My grandfather speculated this was because chooks are so stupid and, while observing their spasmodic idiocy does make you feel wondrously intelligent, I don't believe chooks are dumb.

Geniuses they are not, but they still have something approaching intellect because they can spend days watching you come and go from their enclosure, hatching an escape plan like captured RAF flyers imprisoned at Colditz.

Then one day you'll drop your guard and find them on the roof of your house, looking very pleased with themselves and you're the idiot, slipping on roof tiles, yelling foulness at a fowl.

There are many other great points about chickens including the fact they follow you around once they get to know you, children absolutely love them, and it feels good knowing your chooks will never be mistreated like so many are.

However, perhaps their greatest gift is how they keep you in the moment.

When you watch a chicken you see a creature totally unconcerned with the past or the future, simply the worm you've unearthed for them while digging a veggie bed in the backyard.

By attuning yourself to the chicken, you empty your mind of the clutter of what has been and what will come.

I know people with dogs and cats who feel the same way; their pets simplify and lighten life by nuzzling them or going ape-shit when they turn on the vacuum cleaner.

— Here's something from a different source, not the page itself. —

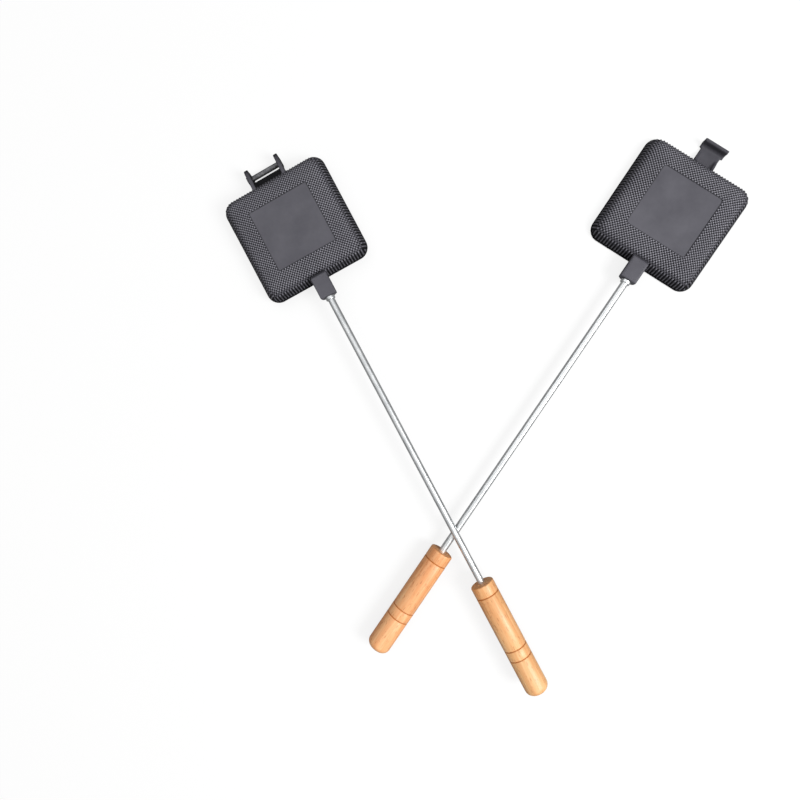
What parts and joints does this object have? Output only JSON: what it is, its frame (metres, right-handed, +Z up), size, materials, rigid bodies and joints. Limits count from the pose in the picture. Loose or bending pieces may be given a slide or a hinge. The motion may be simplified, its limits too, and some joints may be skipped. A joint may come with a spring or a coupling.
{
  "type": "pie iron",
  "caption": "Hinged cast-iron sandwich iron: square halves on long steel rods with turned wooden handles, unhooked and crossed.",
  "frame": {"origin": "middle of the whole object's box at floor level", "axes": "+Z up from the floor, +Y towards the plates and away from the handles, +X to the right seen from above"},
  "size_m": [0.5326, 0.564, 0.0339],
  "materials": {
    "cast_iron": "satin, seasoned casting",
    "rod_steel": "bright plated rod",
    "handle_wood": "varnished, burnt grooves",
    "pin_steel": "dark satin"
  },
  "bodies": {
    "root": {"hook_rod": "rod_steel", "hook_rod_collar": "rod_steel", "hook_handle": "handle_wood"},
    "hook_casting": {"hook_plate": "cast_iron"},
    "carrying_pin": {"hook_handle_pin": "pin_steel"},
    "hinge_pin": {"hinge_pin": "pin_steel"},
    "pin_half": {"pin_plate": "cast_iron", "pin_rod": "rod_steel", "pin_rod_collar": "rod_steel", "pin_handle": "handle_wood", "pin_handle_pin": "pin_steel"}
  },
  "joints": [
    {"name": "turn_over", "type": "hinge", "parent": "root", "child": "hook_casting", "pos_m": [0.14537, 0.1385, 0.0145], "axis": [0.5519, 0.8339, 0], "range_deg": [0, 180]},
    {"name": "swing", "type": "hinge", "parent": "root", "child": "carrying_pin", "pos_m": [-0.05222, -0.16003, 0.0145], "axis": [0, 0, -1], "range_deg": [0, 60.56]},
    {"name": "rise", "type": "hinge", "parent": "carrying_pin", "child": "hinge_pin", "pos_m": [1.2604, 3.5841, -1.3839], "axis": [-0.3958, -0.2063, -0.8949], "range_deg": [0, 1.05]},
    {"name": "open", "type": "hinge", "parent": "hinge_pin", "child": "pin_half", "pos_m": [-0.22536, 0.26012, 0.00499], "axis": [-0.8829, -0.4695, 0], "range_deg": [0, 100]}
  ],
  "couplings": [
    {"joint": "rise", "follows": "swing", "ratio": 0.017292}
  ]
}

For my money, however, chickens are one step ahead because, as well as depositing glistening poop for you to clean up, they also leave you beautiful, fresh eggs for breakfast.

And lest you need more convincing, stop to think of the dozens of chicken sayings - from "counting your chickens", to the old "chicken and egg" story, to "rooster one day, feather duster the next".

Chickens have always had a profound effect on humans and have been at the epicentre of life's teachings for thousands of years, which is why I strongly recommend you spend some time with one next time you get a chance.

Just relax, let the chicken drive the conversation but don't get too attached.

The oven awaits.

Sam de Brito's latest novel Hello Darkness is in bookstores now. You can follow him on Twitter here.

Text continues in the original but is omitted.